In those early months of my daughter’s being, no matter what anyone told me, I believed the challenges of our days had a lot to do with the asynclitic nature of our birth. I worried that, out of pure self-will, I had pushed too soon and forced her head askew and now I suffered the consequences. In the middle of the night, almost every night, my daughter woke from a deep sleep with a piercing, devastating cry and I thought for sure she dreamed nightmares of being stuck inside my pelvic bone. I’d go to comfort her but because of my hemorrhage, my anemic body felt more frail than I ever imagined it could. As I plodded to her crib, my arms felt too weak to lift her over the railing and I fretted I would drop her on the floor. My exhaustion, on top of the reality of only a few hours sleep here and there, caused me to break down into tears in random moments. In reality, my baby probably fussed and cried like any newborn, but in my mind, I couldn’t help but attribute our difficulties to our difficult birth experience.
One morning, in a state of sadness at the reality of my daughter’s birth, I wrote a poem, one of those poems that appears like a blessing out of nowhere. The poem was about the myth of Scylla and Charybdis, those Roman nymphs turned monsters that give us our proverbial “rock and hard place” analogy. In the poem, the mother/speaker acknowledges the difficulty of the infant stuck between these terrible monster-rocks, and she wants only to soothe her child. Writing the poem helped begin my healing and I was grateful to the gods and muses that allowed me the gift of creativity. Afterwards, I felt more relaxed and more connected to my daughter. But I still wasn’t fully the mother I hoped I would be.
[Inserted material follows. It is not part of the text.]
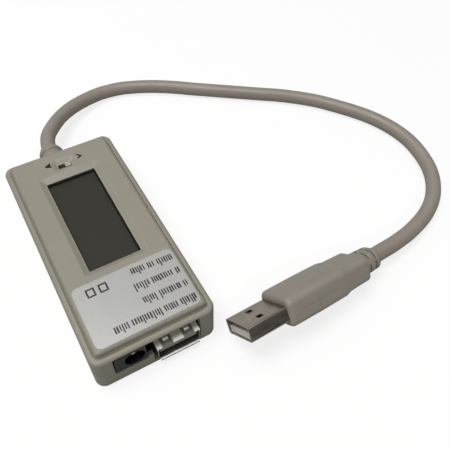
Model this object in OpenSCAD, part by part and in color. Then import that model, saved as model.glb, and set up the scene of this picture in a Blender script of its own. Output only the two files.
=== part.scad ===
// Inline USB power meter: a two-part plastic case with a liquid crystal
// window, a mode slide switch, a USB-A socket and a DC jack on one end,
// and a captive cable with a USB-A plug on the other. Millimetres.
// Z is up, Y runs from the sockets (-Y) to the cable (+Y), X is the width.

/* [Case] */
// Case width
case_w = 37; // [35:0.5:40]
// Case length
case_l = 80; // [76:0.5:86]
// Height of the shoulder at the joint of the two shells
rim_h = 13.7; // [12:0.1:15]
// Overall height of the case
case_h = 15.7; // [14:0.1:18]
// Wall of the lower shell, and radius of its shoulder
wall = 1.7; // [1.4:0.1:2.2]
// Radius of the case corners seen from above
corner_r = 3; // [2:0.5:5]
// Thickness of the floor
floor_t = 1.2; // [1:0.1:2]
// Thickness of the top plate
top_t = 1.5; // [1.2:0.1:2]

/* [Window] */
// Window width
win_w = 16; // [14:0.5:18]
// Window length
win_l = 37.6; // [34:0.2:40]
// Window centre along the case
win_y = 6.3; // [4:0.1:8]
// Depth of the sloping surround
bevel_d = 0.8; // [0.5:0.1:1.2]

/* [Switch] */
// Travel of the slide switch
sw_travel = 2.2; // [2:0.1:2.6]
// Width of the knob along its travel
knob_w = 1.9; // [1.8:0.1:2.4]
// Switch position along the case
sw_y = 30.85; // [30:0.05:32]
// Middle of the switch slot across the case
sw_x = 0.1; // [-1:0.1:1]

/* [Connectors] */
// Middle of the USB-A socket across the case
usb_x = 5.9; // [5:0.1:6]
// Outer width of the socket shell
usb_w = 13.1; // [13:0.05:13.3]
// Height of the socket shell
usb_h = 5.9; // [5.6:0.05:6]
// Middle of the DC jack hole across the case
jack_x = -6.8; // [-7.5:0.1:-6]
// Height of the jack hole
jack_z = 8.7; // [8.5:0.1:9.5]
// Diameter of the jack hole
jack_d = 6; // [5.8:0.1:6.4]

/* [Cable] */
// Cable diameter
cable_d = 5.2; // [4.8:0.1:5.4]
// Number of rings along the cable
cable_rings = 72; // [40:1:80]
// Cable position across the case
cable_x = -1.3; // [-2:0.1:0]
// Cable height at the case
cable_z = 8; // [7:0.1:9]

/* [Plug] */
// Plug shell width
plug_w = 12; // [11.9:0.05:12.1]
// Plug shell height
plug_h = 4.5; // [4.4:0.05:4.6]
// Bare length of the plug shell
plug_bare = 13.1; // [11.7:0.1:14]
// Width of the plug grip
grip_w = 14.4; // [14:0.1:16]
// Height of the plug grip
grip_h = 9; // [8:0.1:9.5]

/* [Hidden] */
$fn = 48;
shift_y = 0.5;
near = -case_l/2;
far = case_l/2;
usb_z0 = 2.7;
board_z0 = 1.5;
board_z1 = 2.7;
meter_z0 = 6.8;
meter_z1 = 8;
under = case_h - top_t;
boss_xy = [[14.4, -23.5], [-14.4, -23.5], [14.4, 34], [-14.4, 34]];
tip = [20.9, -47.6, 11];
aim = [-41, 6, 4.5];

// Rounded rectangle from squares and circles
module rr(w, l, r) {
    square([w - 2*r, l], center = true);
    square([w, l - 2*r], center = true);
    for (x = [-1, 1], y = [-1, 1]) translate([x*(w/2 - r), y*(l/2 - r)]) circle(r);
}
// Side profile with rounded top corners and softened bottom corners
module side(w, h, rt, rb) {
    translate([-w/2 + rt, 0]) square([w - 2*rt, h]);
    translate([-w/2, rb]) square([w, h - rt - rb]);
    translate([-w/2 + rb, 0]) square([w - 2*rb, h - rt]);
    for (s = [-1, 1]) {
        translate([s*(w/2 - rt), h - rt]) circle(rt);
        translate([s*(w/2 - rb), rb]) circle(rb);
    }
}
// Block with rounded corners, rounded top edges and softened bottom edges
module soft(w, l, h, rc, rt, rb) {
    intersection() {
        linear_extrude(h) rr(w, l, rc);
        translate([0, l/2 + 1, 0]) rotate([90, 0, 0]) linear_extrude(l + 2) side(w, h, rt, rb);
        translate([-w/2 - 1, 0, 0]) rotate([90, 0, 90]) linear_extrude(w + 2) side(l, h, rt, rb);
    }
}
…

Since that poem, I have been trying, rather desperately, to write another one because I feel an urgency to heal more quickly in order to be more present for my daughter. But between diaper changes, laundry loads, and tummy time, I have not yet found another metaphor that works. Finally, it dawned on me that perhaps the gods and muses don’t have another metaphor for me. Perhaps what’s needed is to examine the words themselves. Sometimes, for me, the origins, the very roots, of words can help make sense of my experiences by literally grounding me in the language.
For starters, I go back to asynclitic. Surely by now my mind has defogged and the rawness of motherhood has eased into enough of a lifestyle to help me re-see more clearly. I look up the word again in my dictionary but, alas, it is still not there. So, I think back to my days of Latin classes, break the word into pieces, drop the “a” prefix,” change the suffix and find its origins in the word synclinal. Syn, from the Latin sun, from the root ksun, is a preposition meaning “with or together,” as in “in synch.” Clinal is a suffix meaning sloping at the same angle, the root of which is keil, to lean, with derivatives including incline, decline, recline. Synclinal as a full word means sloping downward from opposite directions to meet in a common point or line. In geology syncline means a fork in rocks in which the rock layers dip inward from both sides toward the axis. According to Dictionary.com, synclitism is the condition of parallelism between the plane of the pelvis and that of the fetal head. If I add the “a” to make asynclitic, I see now more clearly: my baby and I were not parallel, not together, and not dipping inward toward the same axis.
When I wrote the Scylla and Charybdis poem, I hadn’t known the roots of the word asynclitic had to do exactly with geology and slopes and layers of rocks. To find that out now lightens my heart, again being validated, that words have meaning deep within our experiences before we even articulate them.